Repeat each line exactly, leaving nothing out.

Data block:
- - -

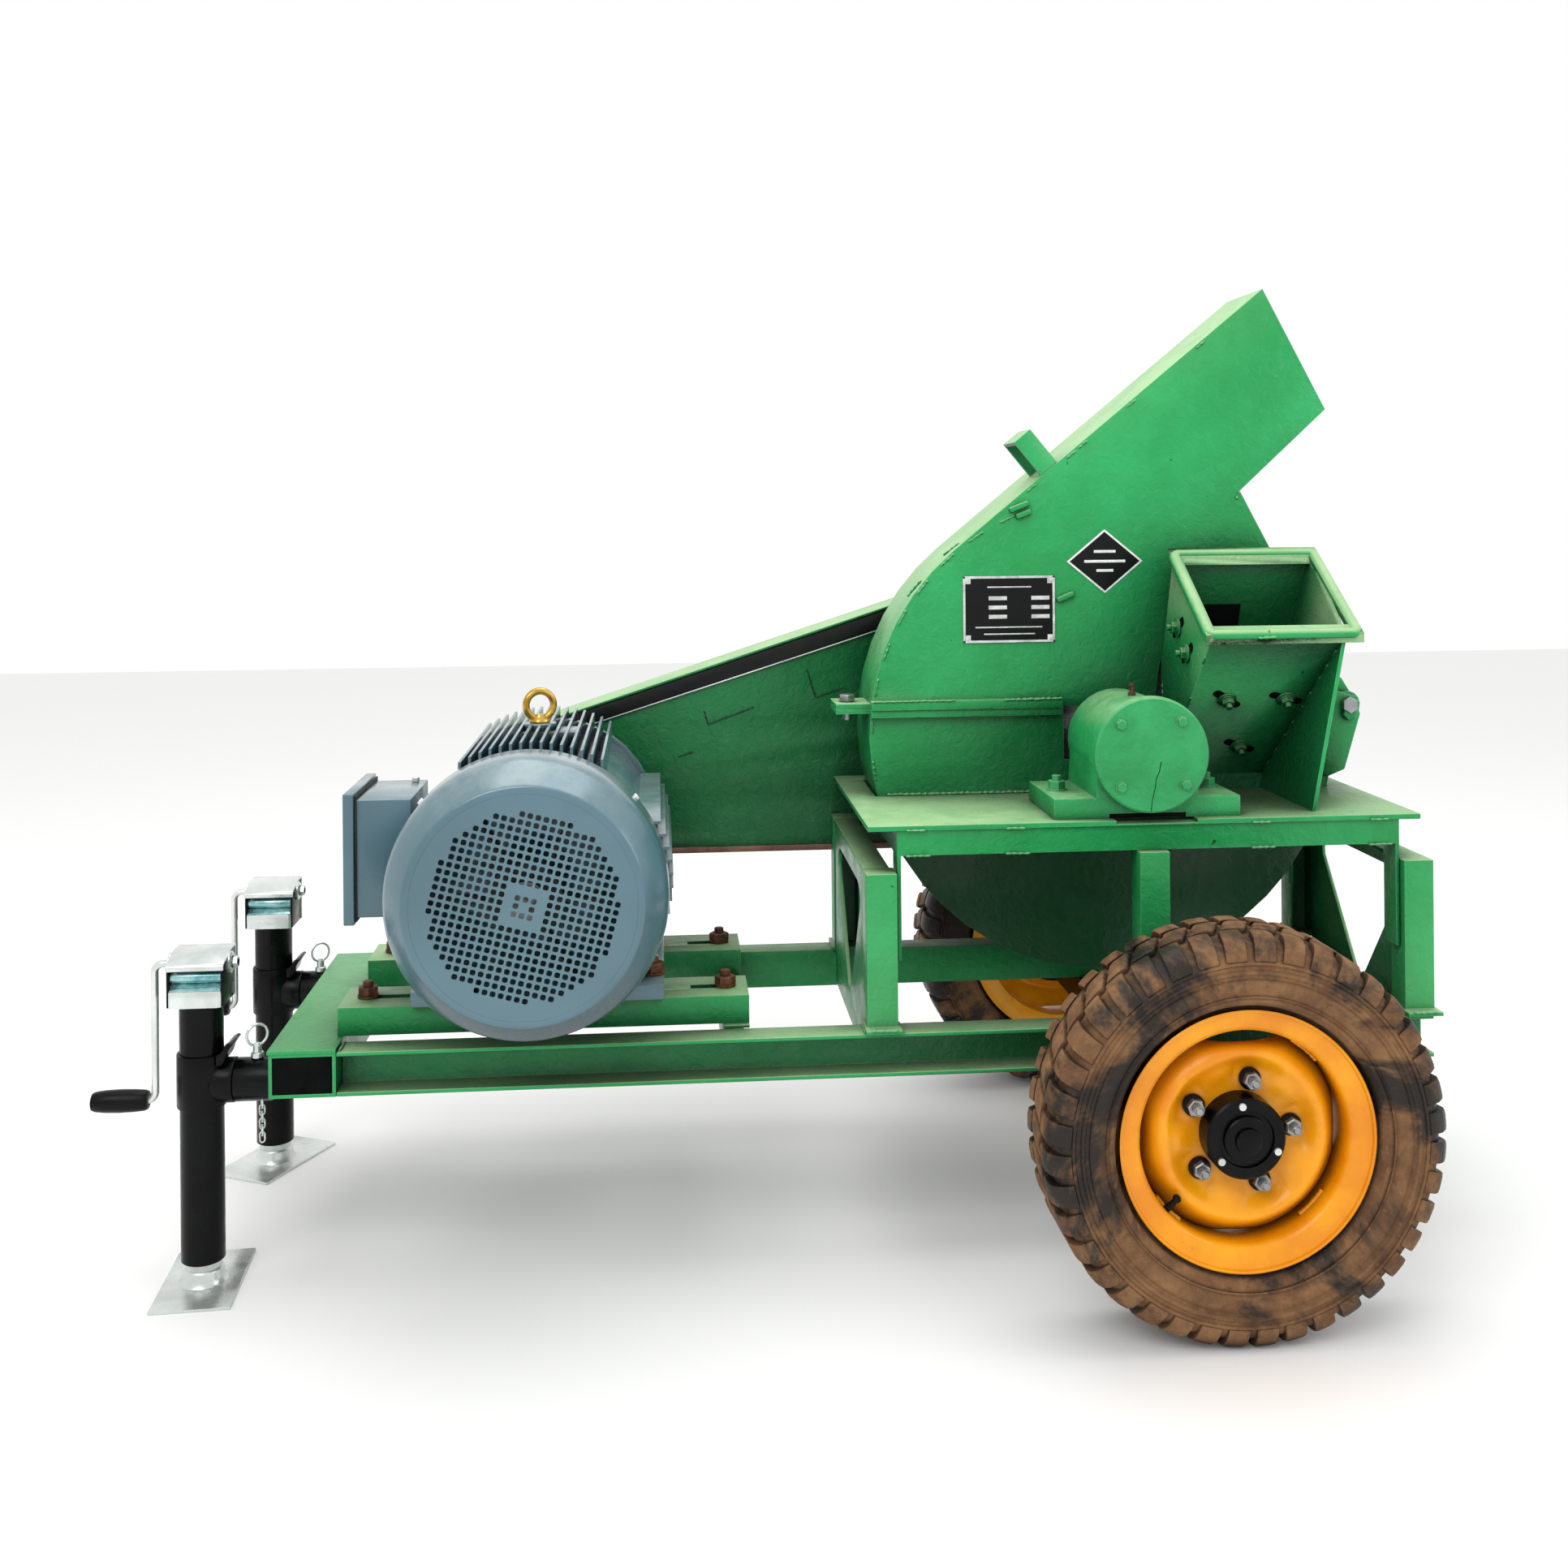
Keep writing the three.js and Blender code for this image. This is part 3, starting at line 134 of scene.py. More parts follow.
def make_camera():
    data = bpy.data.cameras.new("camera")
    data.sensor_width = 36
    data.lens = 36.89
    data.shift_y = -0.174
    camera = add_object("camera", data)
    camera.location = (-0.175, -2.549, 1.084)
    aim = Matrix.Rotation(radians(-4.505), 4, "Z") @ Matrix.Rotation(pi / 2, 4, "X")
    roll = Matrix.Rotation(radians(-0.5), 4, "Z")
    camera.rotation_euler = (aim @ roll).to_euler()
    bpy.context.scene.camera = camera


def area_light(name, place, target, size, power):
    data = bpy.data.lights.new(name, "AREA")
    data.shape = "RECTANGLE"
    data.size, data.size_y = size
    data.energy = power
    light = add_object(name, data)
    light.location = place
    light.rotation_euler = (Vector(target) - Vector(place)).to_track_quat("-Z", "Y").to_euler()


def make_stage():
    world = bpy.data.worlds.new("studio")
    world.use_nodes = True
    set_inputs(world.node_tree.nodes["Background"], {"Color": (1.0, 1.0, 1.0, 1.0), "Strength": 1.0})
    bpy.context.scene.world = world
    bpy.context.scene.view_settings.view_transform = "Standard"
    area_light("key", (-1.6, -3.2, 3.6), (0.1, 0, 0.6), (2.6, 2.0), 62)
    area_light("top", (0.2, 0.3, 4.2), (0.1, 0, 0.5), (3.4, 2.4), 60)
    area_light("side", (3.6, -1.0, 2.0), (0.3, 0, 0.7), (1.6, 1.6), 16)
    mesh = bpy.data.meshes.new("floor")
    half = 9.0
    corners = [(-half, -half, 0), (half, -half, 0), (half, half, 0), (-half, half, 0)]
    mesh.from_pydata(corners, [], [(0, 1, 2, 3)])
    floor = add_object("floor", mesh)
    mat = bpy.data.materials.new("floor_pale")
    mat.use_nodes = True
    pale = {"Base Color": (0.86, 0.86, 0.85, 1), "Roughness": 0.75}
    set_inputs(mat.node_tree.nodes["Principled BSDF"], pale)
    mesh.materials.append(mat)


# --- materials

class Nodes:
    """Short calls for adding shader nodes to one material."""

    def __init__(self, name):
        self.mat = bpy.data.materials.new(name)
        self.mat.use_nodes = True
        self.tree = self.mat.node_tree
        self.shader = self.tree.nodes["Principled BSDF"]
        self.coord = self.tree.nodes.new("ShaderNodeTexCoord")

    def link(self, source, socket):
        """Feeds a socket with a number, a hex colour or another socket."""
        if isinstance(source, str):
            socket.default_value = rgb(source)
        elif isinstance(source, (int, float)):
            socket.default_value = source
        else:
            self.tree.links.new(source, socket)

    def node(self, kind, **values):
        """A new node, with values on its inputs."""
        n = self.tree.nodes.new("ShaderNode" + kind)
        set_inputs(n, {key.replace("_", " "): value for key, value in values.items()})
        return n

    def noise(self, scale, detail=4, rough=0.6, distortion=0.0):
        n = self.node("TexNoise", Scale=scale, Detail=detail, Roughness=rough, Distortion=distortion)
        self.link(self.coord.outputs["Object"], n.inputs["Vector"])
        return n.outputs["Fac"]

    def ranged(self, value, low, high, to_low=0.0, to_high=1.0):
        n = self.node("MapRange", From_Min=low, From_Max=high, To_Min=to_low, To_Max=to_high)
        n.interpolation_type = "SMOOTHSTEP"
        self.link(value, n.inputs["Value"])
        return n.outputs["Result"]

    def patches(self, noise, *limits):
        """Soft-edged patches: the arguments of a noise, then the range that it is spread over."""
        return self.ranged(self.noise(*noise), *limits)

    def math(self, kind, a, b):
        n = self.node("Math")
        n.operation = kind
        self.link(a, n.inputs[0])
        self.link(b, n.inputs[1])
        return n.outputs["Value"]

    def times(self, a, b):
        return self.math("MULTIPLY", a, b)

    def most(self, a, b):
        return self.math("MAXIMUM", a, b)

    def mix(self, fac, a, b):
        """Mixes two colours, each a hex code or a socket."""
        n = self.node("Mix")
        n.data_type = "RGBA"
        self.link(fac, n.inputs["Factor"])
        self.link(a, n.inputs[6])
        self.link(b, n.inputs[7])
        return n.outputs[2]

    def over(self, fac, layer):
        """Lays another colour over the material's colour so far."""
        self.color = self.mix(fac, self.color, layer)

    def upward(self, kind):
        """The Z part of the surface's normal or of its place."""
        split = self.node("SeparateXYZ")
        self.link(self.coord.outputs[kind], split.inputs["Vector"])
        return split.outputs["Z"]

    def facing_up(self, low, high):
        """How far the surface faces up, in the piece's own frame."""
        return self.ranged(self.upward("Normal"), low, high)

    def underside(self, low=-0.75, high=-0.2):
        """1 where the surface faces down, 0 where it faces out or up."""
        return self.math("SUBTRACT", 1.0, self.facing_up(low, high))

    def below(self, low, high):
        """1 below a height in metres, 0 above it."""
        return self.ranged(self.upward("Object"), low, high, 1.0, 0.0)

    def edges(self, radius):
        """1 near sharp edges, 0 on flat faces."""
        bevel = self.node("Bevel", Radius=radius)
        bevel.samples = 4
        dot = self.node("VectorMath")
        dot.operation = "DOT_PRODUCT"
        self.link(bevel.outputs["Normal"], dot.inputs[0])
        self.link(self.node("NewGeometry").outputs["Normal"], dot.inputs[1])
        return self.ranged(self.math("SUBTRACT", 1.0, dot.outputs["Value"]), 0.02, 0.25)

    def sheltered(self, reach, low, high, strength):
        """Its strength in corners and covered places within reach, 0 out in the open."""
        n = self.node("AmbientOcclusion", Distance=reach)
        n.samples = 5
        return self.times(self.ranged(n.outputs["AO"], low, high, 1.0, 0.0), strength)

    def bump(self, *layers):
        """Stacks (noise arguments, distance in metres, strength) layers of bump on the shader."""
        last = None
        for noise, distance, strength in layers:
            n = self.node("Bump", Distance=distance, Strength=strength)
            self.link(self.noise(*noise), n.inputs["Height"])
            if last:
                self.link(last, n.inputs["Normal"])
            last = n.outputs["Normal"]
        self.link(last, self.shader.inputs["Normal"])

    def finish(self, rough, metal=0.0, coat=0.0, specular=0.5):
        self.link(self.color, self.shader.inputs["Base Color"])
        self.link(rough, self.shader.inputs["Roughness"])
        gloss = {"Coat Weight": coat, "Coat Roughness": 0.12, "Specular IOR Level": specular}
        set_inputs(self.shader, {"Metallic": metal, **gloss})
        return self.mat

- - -

Full response:
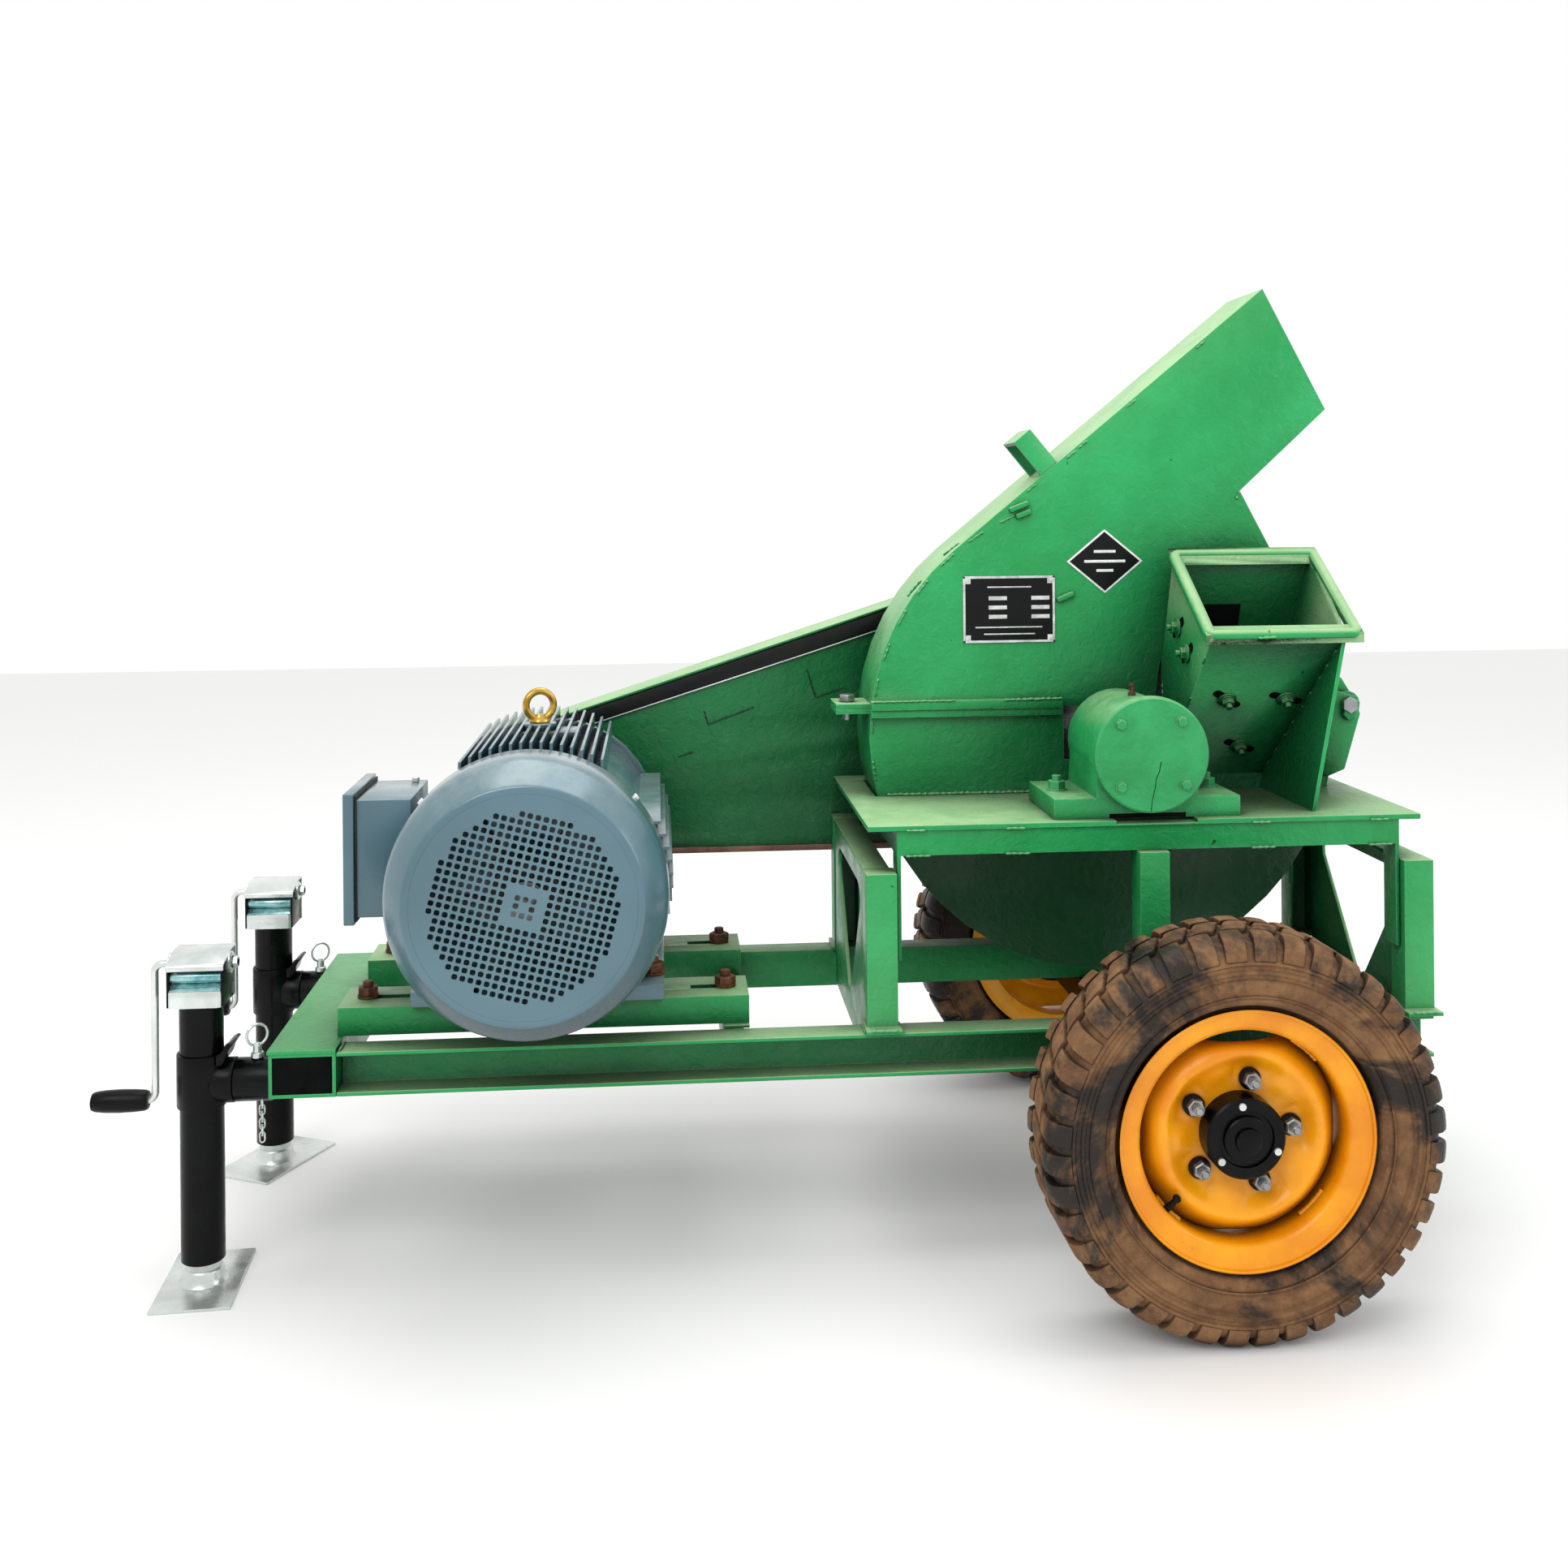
Keep writing the three.js and Blender code for this image. This is part 3, starting at line 134 of scene.py. More parts follow.
def make_camera():
    data = bpy.data.cameras.new("camera")
    data.sensor_width = 36
    data.lens = 36.89
    data.shift_y = -0.174
    camera = add_object("camera", data)
    camera.location = (-0.175, -2.549, 1.084)
    aim = Matrix.Rotation(radians(-4.505), 4, "Z") @ Matrix.Rotation(pi / 2, 4, "X")
    roll = Matrix.Rotation(radians(-0.5), 4, "Z")
    camera.rotation_euler = (aim @ roll).to_euler()
    bpy.context.scene.camera = camera


def area_light(name, place, target, size, power):
    data = bpy.data.lights.new(name, "AREA")
    data.shape = "RECTANGLE"
    data.size, data.size_y = size
    data.energy = power
    light = add_object(name, data)
    light.location = place
    light.rotation_euler = (Vector(target) - Vector(place)).to_track_quat("-Z", "Y").to_euler()


def make_stage():
    world = bpy.data.worlds.new("studio")
    world.use_nodes = True
    set_inputs(world.node_tree.nodes["Background"], {"Color": (1.0, 1.0, 1.0, 1.0), "Strength": 1.0})
    bpy.context.scene.world = world
    bpy.context.scene.view_settings.view_transform = "Standard"
    area_light("key", (-1.6, -3.2, 3.6), (0.1, 0, 0.6), (2.6, 2.0), 62)
    area_light("top", (0.2, 0.3, 4.2), (0.1, 0, 0.5), (3.4, 2.4), 60)
    area_light("side", (3.6, -1.0, 2.0), (0.3, 0, 0.7), (1.6, 1.6), 16)
    mesh = bpy.data.meshes.new("floor")
    half = 9.0
    corners = [(-half, -half, 0), (half, -half, 0), (half, half, 0), (-half, half, 0)]
    mesh.from_pydata(corners, [], [(0, 1, 2, 3)])
    floor = add_object("floor", mesh)
    mat = bpy.data.materials.new("floor_pale")
    mat.use_nodes = True
    pale = {"Base Color": (0.86, 0.86, 0.85, 1), "Roughness": 0.75}
    set_inputs(mat.node_tree.nodes["Principled BSDF"], pale)
    mesh.materials.append(mat)


# --- materials

class Nodes:
    """Short calls for adding shader nodes to one material."""

    def __init__(self, name):
        self.mat = bpy.data.materials.new(name)
        self.mat.use_nodes = True
        self.tree = self.mat.node_tree
        self.shader = self.tree.nodes["Principled BSDF"]
        self.coord = self.tree.nodes.new("ShaderNodeTexCoord")

    def link(self, source, socket):
        """Feeds a socket with a number, a hex colour or another socket."""
        if isinstance(source, str):
            socket.default_value = rgb(source)
        elif isinstance(source, (int, float)):
            socket.default_value = source
        else:
            self.tree.links.new(source, socket)

    def node(self, kind, **values):
        """A new node, with values on its inputs."""
        n = self.tree.nodes.new("ShaderNode" + kind)
        set_inputs(n, {key.replace("_", " "): value for key, value in values.items()})
        return n

    def noise(self, scale, detail=4, rough=0.6, distortion=0.0):
        n = self.node("TexNoise", Scale=scale, Detail=detail, Roughness=rough, Distortion=distortion)
        self.link(self.coord.outputs["Object"], n.inputs["Vector"])
        return n.outputs["Fac"]

    def ranged(self, value, low, high, to_low=0.0, to_high=1.0):
        n = self.node("MapRange", From_Min=low, From_Max=high, To_Min=to_low, To_Max=to_high)
        n.interpolation_type = "SMOOTHSTEP"
        self.link(value, n.inputs["Value"])
        return n.outputs["Result"]

    def patches(self, noise, *limits):
        """Soft-edged patches: the arguments of a noise, then the range that it is spread over."""
        return self.ranged(self.noise(*noise), *limits)

    def math(self, kind, a, b):
        n = self.node("Math")
        n.operation = kind
        self.link(a, n.inputs[0])
        self.link(b, n.inputs[1])
        return n.outputs["Value"]

    def times(self, a, b):
        return self.math("MULTIPLY", a, b)

    def most(self, a, b):
        return self.math("MAXIMUM", a, b)

    def mix(self, fac, a, b):
        """Mixes two colours, each a hex code or a socket."""
        n = self.node("Mix")
        n.data_type = "RGBA"
        self.link(fac, n.inputs["Factor"])
        self.link(a, n.inputs[6])
        self.link(b, n.inputs[7])
        return n.outputs[2]

    def over(self, fac, layer):
        """Lays another colour over the material's colour so far."""
        self.color = self.mix(fac, self.color, layer)

    def upward(self, kind):
        """The Z part of the surface's normal or of its place."""
        split = self.node("SeparateXYZ")
        self.link(self.coord.outputs[kind], split.inputs["Vector"])
        return split.outputs["Z"]

    def facing_up(self, low, high):
        """How far the surface faces up, in the piece's own frame."""
        return self.ranged(self.upward("Normal"), low, high)

    def underside(self, low=-0.75, high=-0.2):
        """1 where the surface faces down, 0 where it faces out or up."""
        return self.math("SUBTRACT", 1.0, self.facing_up(low, high))

    def below(self, low, high):
        """1 below a height in metres, 0 above it."""
        return self.ranged(self.upward("Object"), low, high, 1.0, 0.0)

    def edges(self, radius):
        """1 near sharp edges, 0 on flat faces."""
        bevel = self.node("Bevel", Radius=radius)
        bevel.samples = 4
        dot = self.node("VectorMath")
        dot.operation = "DOT_PRODUCT"
        self.link(bevel.outputs["Normal"], dot.inputs[0])
        self.link(self.node("NewGeometry").outputs["Normal"], dot.inputs[1])
        return self.ranged(self.math("SUBTRACT", 1.0, dot.outputs["Value"]), 0.02, 0.25)

    def sheltered(self, reach, low, high, strength):
        """Its strength in corners and covered places within reach, 0 out in the open."""
        n = self.node("AmbientOcclusion", Distance=reach)
        n.samples = 5
        return self.times(self.ranged(n.outputs["AO"], low, high, 1.0, 0.0), strength)

    def bump(self, *layers):
        """Stacks (noise arguments, distance in metres, strength) layers of bump on the shader."""
        last = None
        for noise, distance, strength in layers:
            n = self.node("Bump", Distance=distance, Strength=strength)
            self.link(self.noise(*noise), n.inputs["Height"])
            if last:
                self.link(last, n.inputs["Normal"])
            last = n.outputs["Normal"]
        self.link(last, self.shader.inputs["Normal"])

    def finish(self, rough, metal=0.0, coat=0.0, specular=0.5):
        self.link(self.color, self.shader.inputs["Base Color"])
        self.link(rough, self.shader.inputs["Roughness"])
        gloss = {"Coat Weight": coat, "Coat Roughness": 0.12, "Specular IOR Level": specular}
        set_inputs(self.shader, {"Metallic": metal, **gloss})
        return self.mat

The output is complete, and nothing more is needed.